Use extensive or intensive/normalized properties?

Hi there,
probably a short (maybe stupid) question, but I couldn’t find an answer in the ICET documentation or the papers.

The properties that we feed in order to train a cluster expansion, do they need to be provided as extensive properties? For example, if I want to train a CE on the total energy of a system, do I need to provide the total energy as calculated for every single training structure? Or does ICET rely on normalized quantities and I need to normalize the total energy by the number of atoms in the respective training structure first?

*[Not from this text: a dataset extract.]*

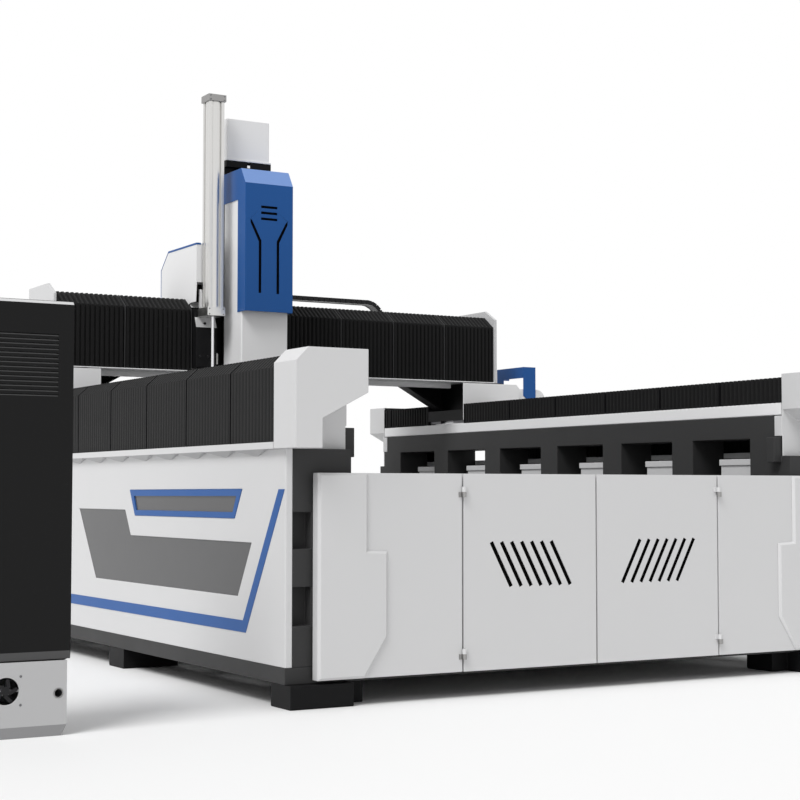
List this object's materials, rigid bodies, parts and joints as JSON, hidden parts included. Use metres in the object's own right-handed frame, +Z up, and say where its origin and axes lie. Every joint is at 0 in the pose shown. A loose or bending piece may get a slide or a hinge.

I ask because my first feeling was to use total energies or energies of mixing in the way that they scale with the corresponding system size. Double the system = double number of present clusters = double the predicted total energy. But using the total energies as-is, the RMSE value looks really unreasonable, and I am not sure if it is a problem of the fitting or the data itself (because not normalized). Normalizing it looks much better, but then also the numbers are much smaller and the RMSE will be lower anyways…

Could anybody clarify?
Thanks a lot,

Hi @Marcel_S,

Not a stupid question at all! The properties you use need to be intensive, meaning energies have to be normalized by the number of atoms in the structure. The reason behind this is that each structure is described by its cluster vector, and the cluster vector is itself normalized by number of atoms – it carries no information about the how large the structure used to calculate it was. For example, think about two structures, one being a primitive structure and the other being that primitive structure repeated three times in periodic directions. They will have the exact same cluster vector, and thereby any property associated with them must be the same too.


1 Like

Hi Magnus,
thanks for the fast response, that made everything perfectly clear!

1 Like